= Anthony Mithen =

Australian sports journalist and horse breeder

Anthony Mithen is a Melbourne-based sports commentator, radio presenter, racehorse owner and breeder.

He began his sports journalism career as a cadet at the Geelong Advertiser in 1990, before moving onto The Age newspaper in 1994. In 1997, he joined Network Ten's news/sports department as a sports reporter and he moved onto National Nine News in 1999 where he gained an excellent reputation as a sports news reporter and presenter with his specialist sports being AFL football along with horse racing.

During his career, he has won several media awards for his work on cricket from the Victorian Cricket Association and horse racing from the Victorian Amateur Turf Club.
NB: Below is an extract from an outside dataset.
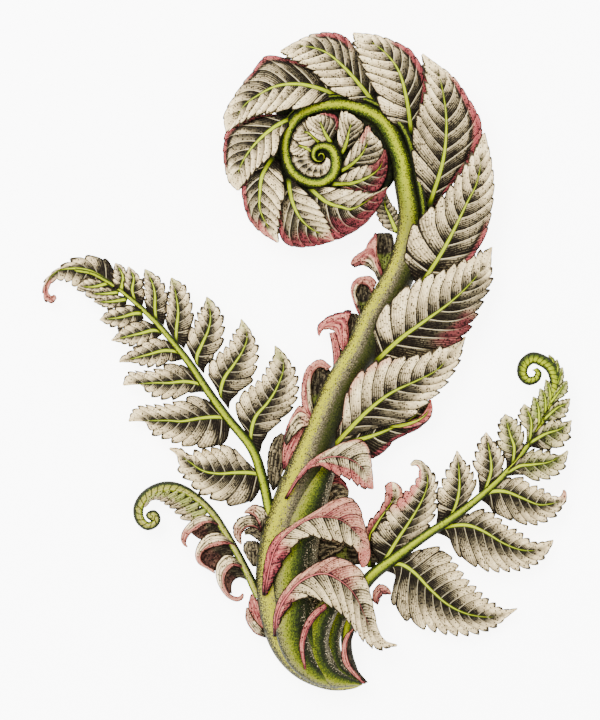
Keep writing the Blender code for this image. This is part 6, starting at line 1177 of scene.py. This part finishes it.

He hosted the Prime Time Sports program from 5.30–9 am weekdays on Sport 927 with former AFL footballer Michael Christian and also called AFL football for Geelong radio station K-Rock (3GL).

He was on the board of AFL club Richmond, between 2004 and 2009.

In 2003 he stopped working for Channel 9 to concentrate on running the Rosemont Stud horse racing and breeding operations, including a part ownership of 2009 Melbourne Cup entrant Changingoftheguard.

Mithen is the father of 2022 premiership player Lily Mithen.